I'm definitely influenced by the music. We dance to music, and you have to listen to it and phrase your dancing and movement in a certain way to compliment the music. We have to work hand in hand, the dancer and the music.

It's going to take a while before we see a real shift in the students and the dancers that are going into professional companies because it takes so many years of training, but I do think that there's a new crop of dancers, of minority dancers that are entering into the ballet world.

I was on a path. I was going to become a principal dancer. I never let my mind rest.

Ballet became this escape for me. I feel like I was on my own a lot. I was searching for stability, so I was going off on my own and imagining what I thought stability was. Ballet became a way for me to cope.

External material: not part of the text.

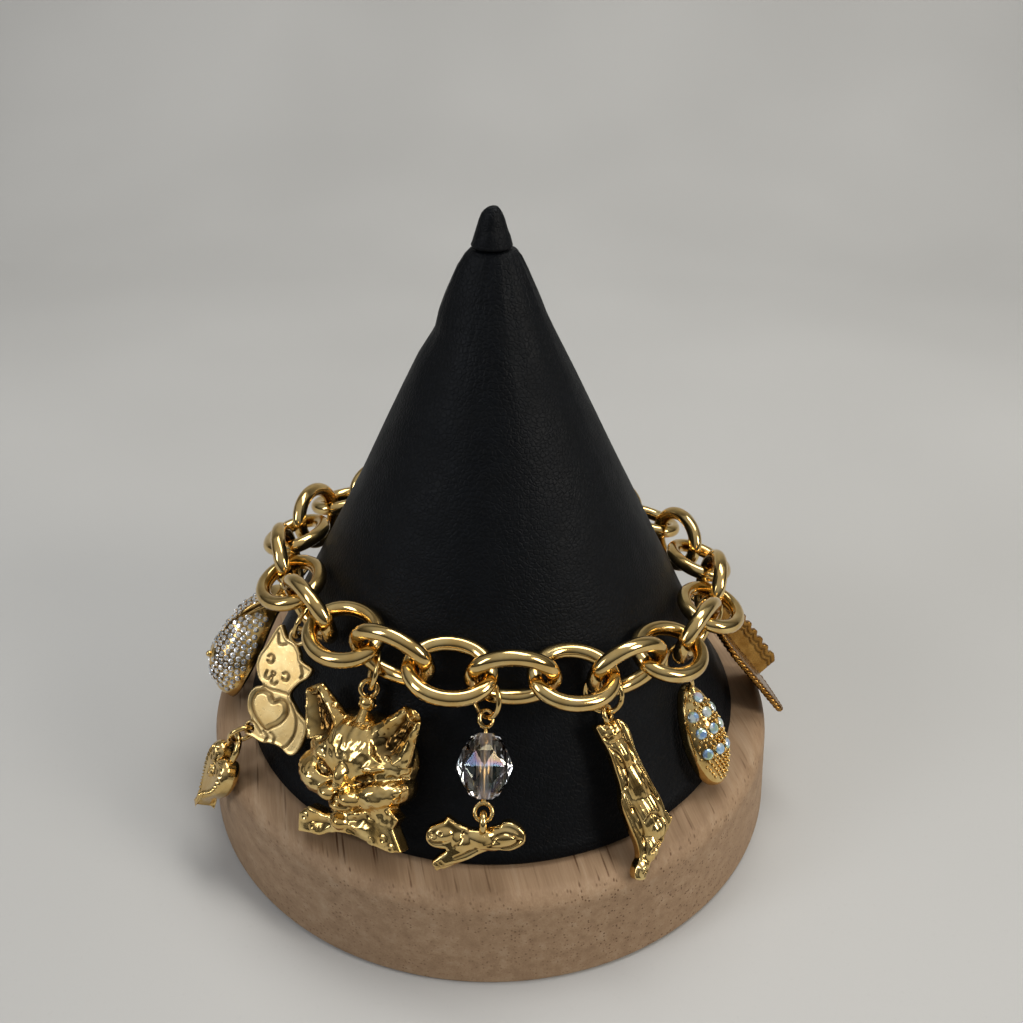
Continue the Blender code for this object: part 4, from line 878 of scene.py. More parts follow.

Something happens when you feel that energy and excitement from the audience. And you do, I don't know, four pirouettes. You jump higher than you ever have. And it's just this really magical thing that happens in those moments.

At least in my performances, the audience has become so diverse in a way that I don't think ballet has ever experienced.

Once you become a professional, to get through a ballet like 'Swan Lake' - four acts as the lead, changing character - the perseverance is incredible. It takes a lot to make it through and keep the same energy throughout the entire performance.

I wanted to open the dialogue about race in ballet and bring more people in. It's just beautiful to see the interest that has exploded for such an incredible art form that I will forever be grateful to!

I have the opportunity, which most people don't experience nearly as much, of being in front of a mirror up to 10 hours a day. Staring at your body, you really get to know every little detail of how to make yourself look your best.

It's a European art form, and you're used to seeing a certain type of person as a ballerina. And I don't look like a lot of the girls around me.

It's all so surreal, and I'm living my dream. And you know, principal or not, I'm getting to dance all the roles that I've dreamed of doing.